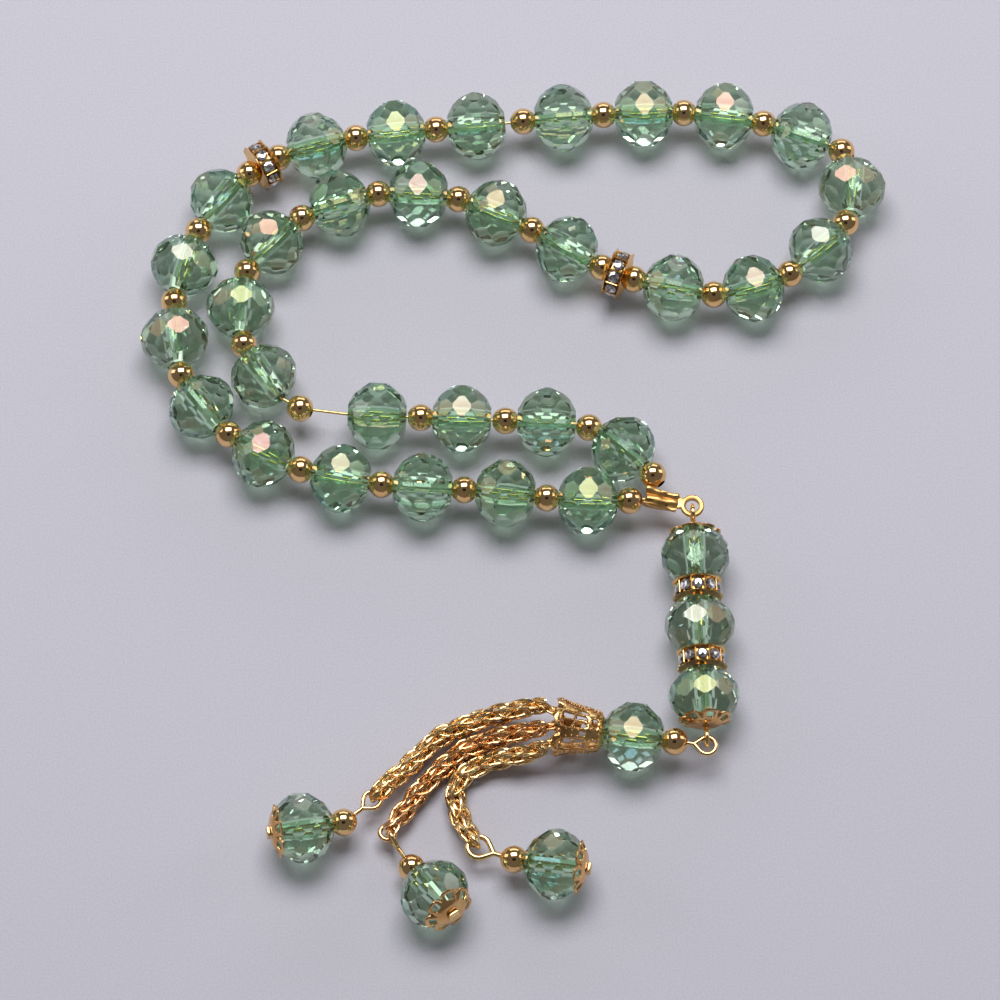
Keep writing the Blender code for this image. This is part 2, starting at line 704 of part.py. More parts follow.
def add_chain(name, points, ring_heading, ring_flat, bell_pivot):
    """A rope chain as a rod along its route, with the ring that its drop hangs from."""
    route = [Vector(point) * MM for point in points]
    radii = list(CHAIN_RADII) + [CHAIN_RADII[-1]] * (len(points) - len(CHAIN_RADII) - 1) + [0.8]
    rod = tube_mesh("rod", route, MM, resolution=2, radii=radii)
    radius, wire = END_RING
    last = route[-1]
    along = (last - route[-2]).normalized()
    ring_way = heading(math.radians(ring_heading))
    middle = last + Vector((along.x, along.y, 0.0)).normalized() * 0.95 * MM
    hinge = middle + ring_way * radius
    other = ring_way.cross(UP) if ring_flat else UP
    points = [middle + (ring_way * math.cos(turn) + other * math.sin(turn)) * radius
              for turn in [math.pi * k / 8 for k in range(16)]]
    ring = tube_mesh("ring", points, wire, closed=True, resolution=1)
    mesh = with_boolean(rod, f"chain_{name}", [(ring, Matrix.Identity(4))], "UNION")
    mesh.materials.clear()
    pivot = add_pivot(f"chain_{name}_pivot", route[1])
    hang_on(pivot, bell_pivot)
    hang_on(add_object(f"chain_{name}", smooth(mesh), CHAIN_GOLD), pivot)
    return pivot, hinge


def add_drop(name, hinge, chain_pivot):
    """A headed pin with an eye, a ball, a glass bead and a flower cap."""
    _, eye_angle, pin_angle, rise, upright = DROPS[name]
    eye_way = heading(math.radians(eye_angle))
    rise = math.radians(rise)
    pin_way = heading(math.radians(pin_angle), rise)
    step = BALL_RADIUS + FIT_GAP + CRYSTAL_LENGTH / 2
    rest_height = FLAT_RADIUS * math.cos(rise) + FLAT_HALF_HEIGHT * math.sin(rise)
    ball = hinge + eye_way * DROP_BALL_START
    ball.z = rest_height - step * math.sin(rise)
    crystal = ball + pin_way * step
    into_ball = (ball - hinge).normalized()
    plane = into_ball.cross(UP).normalized() if upright else UP
    eye_in_plane = into_ball if upright else eye_way
    eye = teardrop(hinge, eye_in_plane, plane, EYE_RADIUS, EYE_LENGTH)
    shafts = [(hinge + eye_in_plane * 2.1 * MM, ball),
              (ball + pin_way * 0.4 * MM, crystal + pin_way * (HEAD_START + 0.1 * MM))]
    pin = pin_mesh(f"drop_{name}_pin", [eye], shafts, [(ball, pin_way)],
                   [(crystal + pin_way * HEAD_START, pin_way)])
    pivot = add_pivot(f"drop_{name}_pivot", hinge)
    hang_on(pivot, chain_pivot)
    for piece in (add_object(f"drop_{name}_pin", pin, GOLD),
                  add_crystal(f"drop_{name}_crystal", crystal, pin_way),
                  add_cap(f"drop_{name}_cap", crystal, pin_way)):
        hang_on(piece, pivot)


def build_pendant():
    bar_pivot, link_hinge = build_bar()
    link_pivot, mouth = build_link(bar_pivot, link_hinge)
    for name, points in CHAINS.items():
        ring_heading, upright = DROPS[name][0], DROPS[name][4]
        chain_pivot, hinge = add_chain(name, points, ring_heading, upright, link_pivot)
        add_drop(name, hinge, chain_pivot)


build_loop()
build_clamp()
build_pendant()
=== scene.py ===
# %% [markdown]
# # A string of prayer beads on a table
#
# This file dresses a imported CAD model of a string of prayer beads. The model gives the
# places of all pieces and says how they move. Each step below adds one kind of piece or
# one finish. Blender counts in metres, and most sizes here are written in millimetres
# and multiplied by MM. One glass bead is 8 mm across.

import json
import math

import bmesh
import bpy
from mathutils import Matrix, Vector

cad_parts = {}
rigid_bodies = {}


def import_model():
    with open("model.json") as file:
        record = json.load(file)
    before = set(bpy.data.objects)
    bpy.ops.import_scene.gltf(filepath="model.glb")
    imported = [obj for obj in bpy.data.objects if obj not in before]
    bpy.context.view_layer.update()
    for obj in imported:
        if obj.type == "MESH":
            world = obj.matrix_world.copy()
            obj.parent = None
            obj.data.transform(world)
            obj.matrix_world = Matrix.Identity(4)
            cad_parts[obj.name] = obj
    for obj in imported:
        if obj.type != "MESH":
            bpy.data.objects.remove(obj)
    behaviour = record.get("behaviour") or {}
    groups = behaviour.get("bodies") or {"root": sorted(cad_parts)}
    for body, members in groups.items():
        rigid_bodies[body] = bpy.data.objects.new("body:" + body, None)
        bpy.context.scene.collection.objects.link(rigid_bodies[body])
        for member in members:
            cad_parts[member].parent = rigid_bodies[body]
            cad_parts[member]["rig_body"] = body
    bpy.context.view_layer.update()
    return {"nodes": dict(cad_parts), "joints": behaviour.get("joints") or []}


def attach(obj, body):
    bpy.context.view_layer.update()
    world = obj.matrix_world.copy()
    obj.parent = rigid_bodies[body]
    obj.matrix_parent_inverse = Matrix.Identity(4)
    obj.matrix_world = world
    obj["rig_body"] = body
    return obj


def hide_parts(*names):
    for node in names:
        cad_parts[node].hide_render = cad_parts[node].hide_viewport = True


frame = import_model()
bpy.ops.object.select_all(action="DESELECT")

MM = 0.001
UP = Vector((0.0, 0.0, 1.0))
JOINTS = {joint["name"]: joint for joint in frame["joints"]}
NODES = frame["nodes"]

# %% [markdown]
# ## Camera
#
# A long lens far away keeps a small object nearly free of perspective. It looks down
# steeply from the pendant's side, so that the ring of beads is seen nearly whole and
# the height of the beads still shows.

# %% Camera
LOOK_AT = Vector((-1.66, -1.0, 3.6)) * MM
ELEVATION = math.radians(67.0)
CAMERA_AWAY = 0.635
camera_way = Vector((0.0, -math.cos(ELEVATION), math.sin(ELEVATION)))

bpy.ops.object.camera_add(location=LOOK_AT + camera_way * CAMERA_AWAY,
                          rotation=(math.pi / 2 - ELEVATION, 0.0, 0.0))
camera = bpy.context.object
camera.name = "camera"
camera.data.lens = 200.0
camera.data.sensor_width = 36.0
camera.data.clip_start = 0.05
bpy.context.scene.camera = camera
print("camera", CAMERA_AWAY, "m away")

# %% [markdown]
# ## Where the beads sit on the string
#
# On the real string the beads touch one another, so each one's place follows from the
# lengths of those before it. The same rule is used here: a smooth route is drawn through
# a few chosen points, and the beads are laid along it end to end. Placing each ball by
# hand would be simpler to read, but the balls would then not sit in the CAD's places.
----
> What the task asks
Using the data above, transcribe the lines that run from the line with "hang_on(pivot, chain_pivot)" to the line with "obj.matrix_world = Matrix.Identity(4)", both ends kept, and output nothing else.

> Answer to this task
    hang_on(pivot, chain_pivot)
    for piece in (add_object(f"drop_{name}_pin", pin, GOLD),
                  add_crystal(f"drop_{name}_crystal", crystal, pin_way),
                  add_cap(f"drop_{name}_cap", crystal, pin_way)):
        hang_on(piece, pivot)


def build_pendant():
    bar_pivot, link_hinge = build_bar()
    link_pivot, mouth = build_link(bar_pivot, link_hinge)
    for name, points in CHAINS.items():
        ring_heading, upright = DROPS[name][0], DROPS[name][4]
        chain_pivot, hinge = add_chain(name, points, ring_heading, upright, link_pivot)
        add_drop(name, hinge, chain_pivot)


build_loop()
build_clamp()
build_pendant()
=== scene.py ===
# %% [markdown]
# # A string of prayer beads on a table
#
# This file dresses a imported CAD model of a string of prayer beads. The model gives the
# places of all pieces and says how they move. Each step below adds one kind of piece or
# one finish. Blender counts in metres, and most sizes here are written in millimetres
# and multiplied by MM. One glass bead is 8 mm across.

import json
import math

import bmesh
import bpy
from mathutils import Matrix, Vector

cad_parts = {}
rigid_bodies = {}


def import_model():
    with open("model.json") as file:
        record = json.load(file)
    before = set(bpy.data.objects)
    bpy.ops.import_scene.gltf(filepath="model.glb")
    imported = [obj for obj in bpy.data.objects if obj not in before]
    bpy.context.view_layer.update()
    for obj in imported:
        if obj.type == "MESH":
            world = obj.matrix_world.copy()
            obj.parent = None
            obj.data.transform(world)
            obj.matrix_world = Matrix.Identity(4)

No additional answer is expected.